Doa yang paling bermanfaat ialah memohon
pertolongan untuk mendapatkan ridha-Nya, dan anugerah yang paling utama ialah
pengabulan Allah terhadap permohonan ini. Semua doa yang ma’tsur berkisar pada
hal ini dan menolak kebalikannya, penyempurnaannya dan kemudahan
sebab-sebabnya. Maka perhatikanlah hal ini baik-baik.
Syaikhul-Islam Ibnu Taimiyah berkata,
“Kuperhatikan doa yang paling bermanfaat. Ternyata adalah memohon pertolongan
untuk mendapatkan ridha-Nya. Kemudian aku memperhatikan di dalam Al-Fatihah ada
pada iyyaaka na ’budu wa iyyaaka nasta’iin.”
Kedua: Kebalikan dari golongan pertama, ialah orang-orang yang meninggalkan
ibadah dan isti’aanah serta berpaling dari keduanya.
Kalaupun ada di antara mereka yang memohon kepada
Allah dan memohon pertolongan, maka permohonannya itu untuk memperoleh bagian dan
syahwatnya, bukan untuk mendapatkan ridha-Nya dan memenuhi hak-Nya. Memang
semua yang ada di langit dan di bumi memohon kepada Allah, baik wali dan
musuh-musuh-Nya, dan Allah pun mengabulkan keduaduanya. Makhluk yang paling
dibenci Allah adalah musuh-Nya, Iblis. Namun begitu, ketika Iblis meminta suatu
keperluan, Dia mengabulkannya dan memberikan kesenangan kepadanya. Tetapi
karena apa yang dimintanya itu bukan untuk mendapatkan ridha-Nya, maka hal itu
justru menambah kesengsaraannya dan membuat dirinya semakin jauh dari Allah
serta tertolak dari sisi-Nya. Beginilah yang terjadi pada setiap orang yang
memohon pertolongan kepada Allah untuk sesuatu hal, namun tidak dimaksudkan
sebagai penolong untuk menambah ketaatan kepada-Nya, yang membuat dirinya jauh
dari keridhaan-Nya dan memutuskan hubungan dengan-Nya.
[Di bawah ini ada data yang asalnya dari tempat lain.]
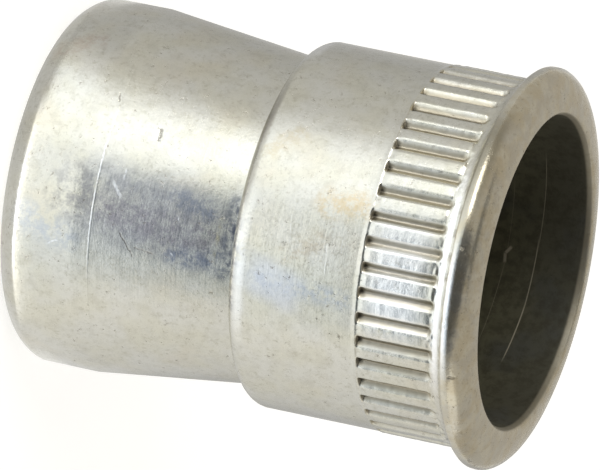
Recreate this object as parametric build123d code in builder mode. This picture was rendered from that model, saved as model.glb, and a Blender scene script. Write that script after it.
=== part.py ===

Hendaklah orang yang berakal memperhatikan hal
ini pada dirinya dan juga pada diri orang lain. Hendaklah dia mengetahui bahwa
pengabulan Allah bagi orang yang memohon kepada-Nya, bukan karena kehormatan
orang yang memohon. Tapi seorang hamba memohon keperluan dan Allah mengabulkan
baginya, namun apa yang dimohonkan itu justru terkandung kehancuran dan
kesengsaraan bagi dirinya. Pengabulan Allah ini justru karena kehinaannya di
Mata-Nya, dan doa yang tidak dikabulkan justru karena kehormatannya di Mata
Allah dan karena cinta-Nya kepada orang yang doanya tidak dikabulkan. Hal ini
dimaksudkan untuk menjaga dan melindunginya dan bukan karena kebakhilan. Yang demikian
ini dilakukan Allah terhadap hamba-Nya karena Dia menghendaki kehormatannya dan
karena cinta serta kasih sayang kepadanya. Tapi karena kebodohannya, dia
mengira Allah tidak mencintai dan tidak memuliakannya. Dia melihat Allah
mengabulkan kebutuhan orang lain, lalu dia pun berburuk sangka kepada Rabb-nya.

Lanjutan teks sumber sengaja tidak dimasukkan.